Универсализмом, идеей объективного всемирно-исторического призвания одухотворен и столь часто поносимый английский империализм, который, вопреки мнению кн. Трубецкого, в общем и целом есть движение прогрессивное и проникнутое идеализмом.
Я хорошо знаю, что «Апокалипсис сочетался с революцией» у солдат Кромвеля. Но тут опять-таки в истории «Бог» родил «Зверя», или даже прямо: «Бог» трудился для «Зверя» — я говорю о «Боге» и «Звере» с точки зрения Мережковского. Из пуританского духа английской революции — как это с поразительной ясностью показал в своих замечательных исследованиях Макс Вебер — родился капиталистический дух и экономическая дисциплина английской буржуазии, а Кромвель был творцом «Великой Британии» и ее военно-морского могущества.
Ясно, что с апокалиптическими категориями «Бог» — «Зверь», которыми орудует Мережковский, нельзя подступиться ни к одному историческому явлению. А потому — при помощи этих категорий — нельзя понимать и оценивать и живых, совершающихся при нашем участии, процессов истории.
В споре Мережковского со мною апокалиптическое и отвлеченное понимание противостоит пониманию историческому и живому.
Но этим не исчерпывается наше разногласие. Оно идет еще глубже. Мы разную носим в себе религию. Мы разно понимаем религию и разно ощущаем Бога. Апокалиптическая религия основана на вере в сверхъестественную материализацию Царства Божия. Это тот христианский «богоматериализм», который в России философски основан Владимиром Соловьевым. Но есть другая религия, которая из христианства взяла в качестве основной, определяющей мысли: «Царство Божие внутри вас есть». Это разное понимание религии определяет различное отношение к русской революции и «интеллигенции». С революцией и интеллигенцией Мережковского и субъективно-психологически, и объективно-догматически связывает тот материализм, который заключен в его богоматериалистической религии. На место более скромной социально-экономической феерии капиталистического Zusammenbruch’a, верой в которую живут социалисты, он лишь ставит роскошную космическую феерию христианского апокалипсиса. Но то иное, «внутреннее» понимание религии не знает веры ни в какие феерии, ни в социально-экономическую, ни в апокалиптическую. Поэтому, как это ни странно, оно гораздо ближе к подлинному мистицизму, чем богоматериализм. Ибо мистицизм состоит в прикосновении к тайне, а не в раскрытии ее, не в материальном и всецелом овладении ею. Богоматериализм развертывает религию в материализованные догматы, мистицизм таит ее в интимных переживаниях. Мир объят тайной, но ее никто не может преподнести мне ни на каком апокалиптическом блюде.

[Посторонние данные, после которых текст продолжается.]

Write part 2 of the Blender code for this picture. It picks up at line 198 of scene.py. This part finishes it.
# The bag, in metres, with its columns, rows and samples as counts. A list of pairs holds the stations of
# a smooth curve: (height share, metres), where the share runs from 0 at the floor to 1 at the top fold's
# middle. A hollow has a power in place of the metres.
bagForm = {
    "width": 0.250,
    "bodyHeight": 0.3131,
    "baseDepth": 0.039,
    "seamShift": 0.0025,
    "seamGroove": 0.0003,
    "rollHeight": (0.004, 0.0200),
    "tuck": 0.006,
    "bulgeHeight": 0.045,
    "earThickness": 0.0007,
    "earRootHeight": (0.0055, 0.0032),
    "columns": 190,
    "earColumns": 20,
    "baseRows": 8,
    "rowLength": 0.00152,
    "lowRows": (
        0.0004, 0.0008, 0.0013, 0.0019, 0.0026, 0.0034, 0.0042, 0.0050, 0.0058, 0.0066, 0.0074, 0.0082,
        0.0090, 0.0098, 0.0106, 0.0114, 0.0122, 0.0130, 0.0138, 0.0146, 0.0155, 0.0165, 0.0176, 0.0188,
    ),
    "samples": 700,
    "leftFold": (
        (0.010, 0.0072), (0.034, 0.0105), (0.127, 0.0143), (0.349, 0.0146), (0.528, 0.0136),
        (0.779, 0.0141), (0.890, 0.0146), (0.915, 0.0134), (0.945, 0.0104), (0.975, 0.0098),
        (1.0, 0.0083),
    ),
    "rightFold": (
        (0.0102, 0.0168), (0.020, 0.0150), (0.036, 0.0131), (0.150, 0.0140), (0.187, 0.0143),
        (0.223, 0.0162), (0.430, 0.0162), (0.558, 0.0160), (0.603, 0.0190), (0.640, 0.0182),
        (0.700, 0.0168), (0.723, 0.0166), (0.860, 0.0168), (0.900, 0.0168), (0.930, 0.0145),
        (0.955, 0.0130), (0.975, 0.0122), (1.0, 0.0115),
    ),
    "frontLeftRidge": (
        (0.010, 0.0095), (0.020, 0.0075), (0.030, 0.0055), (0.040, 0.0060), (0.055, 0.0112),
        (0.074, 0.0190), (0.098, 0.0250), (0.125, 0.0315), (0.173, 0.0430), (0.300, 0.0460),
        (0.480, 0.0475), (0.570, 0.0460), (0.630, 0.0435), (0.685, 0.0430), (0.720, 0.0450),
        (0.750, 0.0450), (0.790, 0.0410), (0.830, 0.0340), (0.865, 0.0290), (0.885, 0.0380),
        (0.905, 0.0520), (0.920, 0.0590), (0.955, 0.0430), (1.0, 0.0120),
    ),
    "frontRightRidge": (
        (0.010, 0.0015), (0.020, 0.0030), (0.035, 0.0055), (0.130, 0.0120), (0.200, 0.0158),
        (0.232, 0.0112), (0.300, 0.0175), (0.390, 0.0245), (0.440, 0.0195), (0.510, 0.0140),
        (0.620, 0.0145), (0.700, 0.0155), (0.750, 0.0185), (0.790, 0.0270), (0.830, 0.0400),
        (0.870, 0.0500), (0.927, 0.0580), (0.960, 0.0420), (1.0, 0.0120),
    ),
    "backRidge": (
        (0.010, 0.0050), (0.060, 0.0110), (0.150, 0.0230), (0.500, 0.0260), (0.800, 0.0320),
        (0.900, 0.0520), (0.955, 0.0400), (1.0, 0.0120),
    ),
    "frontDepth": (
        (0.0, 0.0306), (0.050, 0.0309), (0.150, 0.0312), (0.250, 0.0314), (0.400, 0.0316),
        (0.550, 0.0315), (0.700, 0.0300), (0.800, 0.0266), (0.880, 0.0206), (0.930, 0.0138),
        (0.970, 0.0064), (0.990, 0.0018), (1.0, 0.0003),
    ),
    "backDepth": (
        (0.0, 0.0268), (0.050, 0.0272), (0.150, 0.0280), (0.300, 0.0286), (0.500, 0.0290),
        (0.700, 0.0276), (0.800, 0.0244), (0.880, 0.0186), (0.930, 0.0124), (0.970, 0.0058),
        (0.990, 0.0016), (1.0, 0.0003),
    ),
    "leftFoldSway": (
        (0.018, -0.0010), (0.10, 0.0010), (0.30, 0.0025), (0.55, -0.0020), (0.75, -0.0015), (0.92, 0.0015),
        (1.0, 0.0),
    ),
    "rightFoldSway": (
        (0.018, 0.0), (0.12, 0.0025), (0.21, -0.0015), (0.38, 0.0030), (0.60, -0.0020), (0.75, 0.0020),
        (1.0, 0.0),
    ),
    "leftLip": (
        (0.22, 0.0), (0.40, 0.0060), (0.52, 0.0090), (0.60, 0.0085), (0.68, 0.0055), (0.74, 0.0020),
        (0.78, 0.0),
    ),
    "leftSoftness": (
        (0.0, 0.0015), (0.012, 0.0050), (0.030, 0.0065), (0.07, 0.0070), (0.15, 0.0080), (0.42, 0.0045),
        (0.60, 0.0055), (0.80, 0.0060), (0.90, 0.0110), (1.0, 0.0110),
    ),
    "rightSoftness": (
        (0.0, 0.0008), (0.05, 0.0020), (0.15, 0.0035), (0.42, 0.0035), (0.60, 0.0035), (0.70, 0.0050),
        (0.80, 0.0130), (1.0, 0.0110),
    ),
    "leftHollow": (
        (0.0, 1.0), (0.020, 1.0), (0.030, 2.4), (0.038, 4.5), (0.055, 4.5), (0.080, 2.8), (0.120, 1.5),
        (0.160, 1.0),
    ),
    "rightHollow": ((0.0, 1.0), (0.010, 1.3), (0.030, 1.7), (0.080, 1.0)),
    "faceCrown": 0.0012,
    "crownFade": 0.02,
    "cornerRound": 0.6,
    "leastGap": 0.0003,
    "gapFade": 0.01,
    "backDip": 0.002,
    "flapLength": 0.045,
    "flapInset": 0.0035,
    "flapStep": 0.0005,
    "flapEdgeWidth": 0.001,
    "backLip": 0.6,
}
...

Поэтому мистицизм всегда сродни тому, что всяческий догматизм, и в том числе богоматериализм, едва ли не презрительно именует скепсисом: великие тому примеры в литературе: свободные от догматизма мистики — Гете и Тургенев. Подлинный мистицизм отличается тем, что есть некоторая моральная аналогия здорового умственного скепсиса: стыдливостью и мерой. Это необходимо подчеркнуть в наше время, когда именем мистицизма прикрываются бесстыдство и наглая чрезмерность.
Философский итог нашего спора можно формулировать так: апокалипсис против истории, богоматериализм против мистицизма. Два различных понимания исторического процесса и религии стоят одно против другого. Между ними не может быть никакого идейного примирения.

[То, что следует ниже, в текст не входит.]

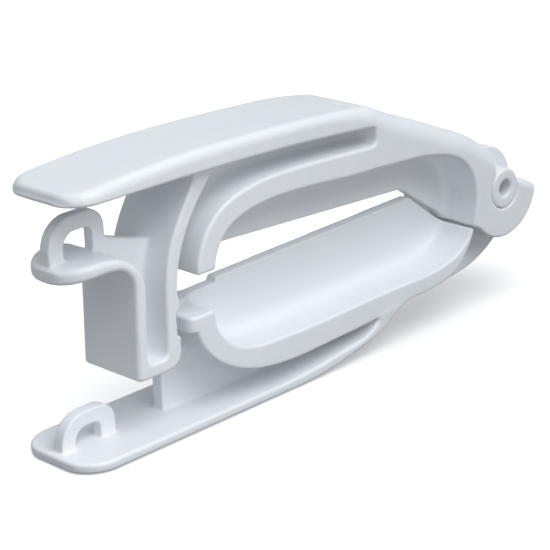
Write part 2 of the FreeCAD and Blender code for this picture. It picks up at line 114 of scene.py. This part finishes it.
def section(node, y):
    """Line segments of a CAD node's section at the height y across the arms."""
    mesh = frame["nodes"][node].data
    mesh.calc_loop_triangles()
    co = np.empty(len(mesh.vertices) * 3)
    mesh.vertices.foreach_get("co", co)
    index = np.empty(len(mesh.loop_triangles) * 3, int)
    mesh.loop_triangles.foreach_get("vertices", index)
    tri = (co.reshape(-1, 3) / MM)[index.reshape(-1, 3)]
    above = tri[:, :, 1] > y
    cut = above.any(1) & ~above.all(1)
    tri, above = tri[cut], above[cut]
    rows = np.arange(len(tri))
    lone = np.where(above.sum(1) == 1, above.argmax(1), (~above).argmax(1))
    a = tri[rows, lone]
    ends = []
    for step in (1, 2):
        b = tri[rows, (lone + step) % 3]
        ends.append((a + (b - a) * ((y - a[:, 1]) / (b[:, 1] - a[:, 1]))[:, None])[:, [0, 2]])
    return np.stack(ends, 1)


def distance_to(segments, px, pz):
    """Unsigned distance from points to the nearest of many segments."""
    best = np.full(px.shape, 1e9, np.float32)
    px, pz = px.astype(np.float32), pz.astype(np.float32)
    for (ax, az), (bx, bz) in segments.astype(np.float32):
        dx, dz = bx - ax, bz - az
        length = dx * dx + dz * dz
        if length < 1e-10:
            continue
        t = np.clip(((px - ax) * dx + (pz - az) * dz) / length, 0, 1)
        np.minimum(best, (px - ax - t * dx) ** 2 + (pz - az - t * dz) ** 2, out=best)
    return np.sqrt(best)


def inside(segments, px, pz):
    result = np.zeros(px.shape, bool)
    for (ax, az), (bx, bz) in segments:
        if az == bz:
            continue
        crosses = (az > pz) != (bz > pz)
        result ^= crosses & (px < ax + (pz - az) * (bx - ax) / (bz - az))
    return result


def flat(grid, segments):
    """Signed distance to a closed outline, negative inside."""
    lo, hi = segments.min((0, 1)) - REACH, segments.max((0, 1)) + REACH
    i0, i1 = np.searchsorted(grid.x, [lo[0], hi[0]])
    k0, k1 = np.searchsorted(grid.z, [lo[1], hi[1]])
    field = np.full(grid.X.shape, REACH, np.float32)
    X, Z = grid.X[i0:i1, k0:k1], grid.Z[i0:i1, k0:k1]
    d = distance_to(segments, X, Z)
    d[inside(segments, X, Z)] *= -1
    field[i0:i1, k0:k1] = np.minimum(d, REACH)
    return field


def contour(grid, field, level):
    """Segments of the line on which a flat field has this level."""
    f = field - level
    f = np.where(f == 0, 1e-6, f)
    X, Z = grid.X, grid.Z

    def crossing(a, b):
        t = f[a] / np.where(f[a] == f[b], 1, f[a] - f[b])
        return (f[a] > 0) != (f[b] > 0), X[a] + t * (X[b] - X[a]), Z[a] + t * (Z[b] - Z[a])

    s00, s10 = np.s_[:-1, :-1], np.s_[1:, :-1]
    s01, s11 = np.s_[:-1, 1:], np.s_[1:, 1:]
    sides = [crossing(s00, s10), crossing(s10, s11), crossing(s01, s11), crossing(s00, s01)]
    hit = np.stack([s[0] for s in sides], -1)
    points = np.stack([np.stack([s[1], s[2]], -1) for s in sides], -2)
    some = hit.any(-1)
    hit, points = hit[some], points[some]
    order = np.argsort(~hit, axis=1, kind="stable")
    rows = np.arange(len(hit))[:, None]
    segments = [points[rows, order[:, :2]]]
    full = hit.all(1)
    segments.append(points[full][:, 2:])
    return np.concatenate(segments)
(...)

Я не буду опровергать воззрения Мережковского на русское государство как на «полупризрачное тело химеры». Воззрение это как общая формула столь неисторично, что против него не стоит и спорить. В этом воззрении, конечно, выражается не «химеричность» самого русского государства, а лишь глубокий противогосударственный или негосударственный дух, разлитый в русском обществе. Согласен, что этот дух — огромная реальная опасность для самого бытия государства. Готов допустить, что он разлит не только в образованном обществе, но и в народных массах. Отсюда, однако, для меня вытекает лишь еще большая обязанность проповедывать идею «Великой России» и работать над ee созиданием. Ведь и самая государственность, если ее понимать не механически, а органически, есть лишь общественное воплощение другой более общей идеи: идеи дисциплины. А без дисциплины невозможна культура.